━━━ RECORDS TO PROCESS ━━━

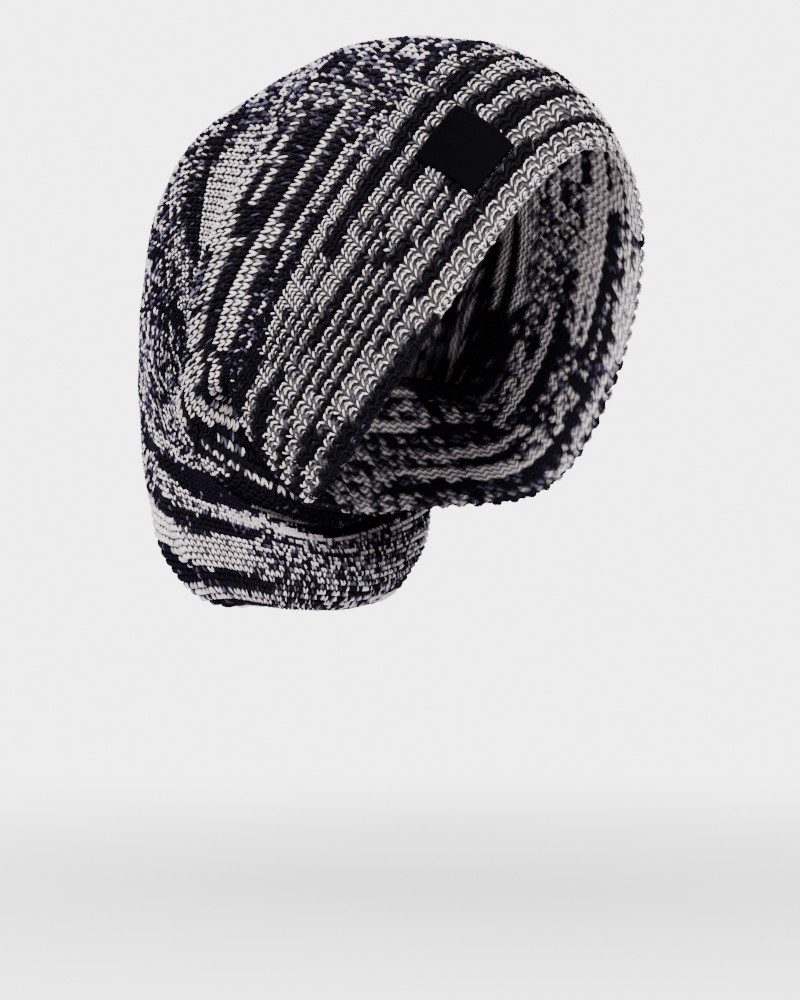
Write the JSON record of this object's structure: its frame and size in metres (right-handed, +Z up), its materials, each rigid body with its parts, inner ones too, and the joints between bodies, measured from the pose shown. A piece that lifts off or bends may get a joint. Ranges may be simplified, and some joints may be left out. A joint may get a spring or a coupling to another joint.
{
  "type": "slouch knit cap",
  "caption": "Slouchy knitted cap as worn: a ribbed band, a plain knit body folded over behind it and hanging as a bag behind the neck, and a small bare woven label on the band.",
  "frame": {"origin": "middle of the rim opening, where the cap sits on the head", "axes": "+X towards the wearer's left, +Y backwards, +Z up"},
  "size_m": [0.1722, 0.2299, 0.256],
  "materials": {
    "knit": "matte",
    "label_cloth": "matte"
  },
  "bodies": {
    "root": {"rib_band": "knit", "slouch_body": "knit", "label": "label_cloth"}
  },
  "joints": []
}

━━━
━━━ RECORDS TO PROCESS ━━━

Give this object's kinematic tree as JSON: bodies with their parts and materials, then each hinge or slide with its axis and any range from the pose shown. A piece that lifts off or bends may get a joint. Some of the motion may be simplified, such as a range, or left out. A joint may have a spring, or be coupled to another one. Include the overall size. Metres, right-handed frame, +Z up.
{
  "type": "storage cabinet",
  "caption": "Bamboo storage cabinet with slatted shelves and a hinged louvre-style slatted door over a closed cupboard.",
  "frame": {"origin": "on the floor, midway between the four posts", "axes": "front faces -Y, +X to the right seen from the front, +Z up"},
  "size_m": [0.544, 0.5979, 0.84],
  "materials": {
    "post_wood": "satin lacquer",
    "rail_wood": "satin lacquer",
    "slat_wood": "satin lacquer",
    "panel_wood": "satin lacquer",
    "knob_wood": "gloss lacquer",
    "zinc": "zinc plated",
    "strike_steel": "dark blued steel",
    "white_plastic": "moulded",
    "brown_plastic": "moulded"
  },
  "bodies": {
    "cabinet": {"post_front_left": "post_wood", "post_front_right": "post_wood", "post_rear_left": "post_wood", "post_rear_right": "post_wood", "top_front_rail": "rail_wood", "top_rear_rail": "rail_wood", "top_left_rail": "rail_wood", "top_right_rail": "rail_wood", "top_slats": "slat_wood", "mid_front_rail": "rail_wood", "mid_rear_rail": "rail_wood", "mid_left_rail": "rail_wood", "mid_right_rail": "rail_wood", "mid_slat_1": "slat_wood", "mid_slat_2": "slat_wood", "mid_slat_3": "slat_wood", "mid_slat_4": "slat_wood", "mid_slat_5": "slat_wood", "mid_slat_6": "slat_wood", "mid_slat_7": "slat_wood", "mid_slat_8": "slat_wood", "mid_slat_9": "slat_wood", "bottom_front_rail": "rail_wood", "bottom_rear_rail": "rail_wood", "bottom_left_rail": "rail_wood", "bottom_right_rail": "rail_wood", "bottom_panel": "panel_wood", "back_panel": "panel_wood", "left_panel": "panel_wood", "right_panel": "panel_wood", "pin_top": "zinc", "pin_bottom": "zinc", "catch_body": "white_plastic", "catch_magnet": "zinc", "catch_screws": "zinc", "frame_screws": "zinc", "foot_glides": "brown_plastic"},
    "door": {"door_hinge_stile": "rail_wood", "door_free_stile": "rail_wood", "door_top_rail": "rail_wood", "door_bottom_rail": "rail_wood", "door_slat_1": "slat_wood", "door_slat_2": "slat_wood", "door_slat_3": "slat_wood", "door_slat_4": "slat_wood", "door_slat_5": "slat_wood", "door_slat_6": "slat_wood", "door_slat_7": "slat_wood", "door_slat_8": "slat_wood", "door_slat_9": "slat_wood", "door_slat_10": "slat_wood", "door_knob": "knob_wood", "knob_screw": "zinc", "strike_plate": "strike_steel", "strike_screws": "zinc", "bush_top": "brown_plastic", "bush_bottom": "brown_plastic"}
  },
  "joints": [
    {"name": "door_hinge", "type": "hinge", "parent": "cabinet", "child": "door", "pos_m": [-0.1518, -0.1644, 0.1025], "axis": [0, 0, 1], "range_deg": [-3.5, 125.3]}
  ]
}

━━━

### GIVEN PROBLEM
Using the listing, copy every line where the word "each" shows up.

### EXERCISE OUTPUT
Write the JSON record of this object's structure: its frame and size in metres (right-handed, +Z up), its materials, each rigid body with its parts, inner ones too, and the joints between bodies, measured from the pose shown. A piece that lifts off or bends may get a joint. Ranges may be simplified, and some joints may be left out. A joint may get a spring or a coupling to another joint.
Give this object's kinematic tree as JSON: bodies with their parts and materials, then each hinge or slide with its axis and any range from the pose shown. A piece that lifts off or bends may get a joint. Some of the motion may be simplified, such as a range, or left out. A joint may have a spring, or be coupled to another one. Include the overall size. Metres, right-handed frame, +Z up.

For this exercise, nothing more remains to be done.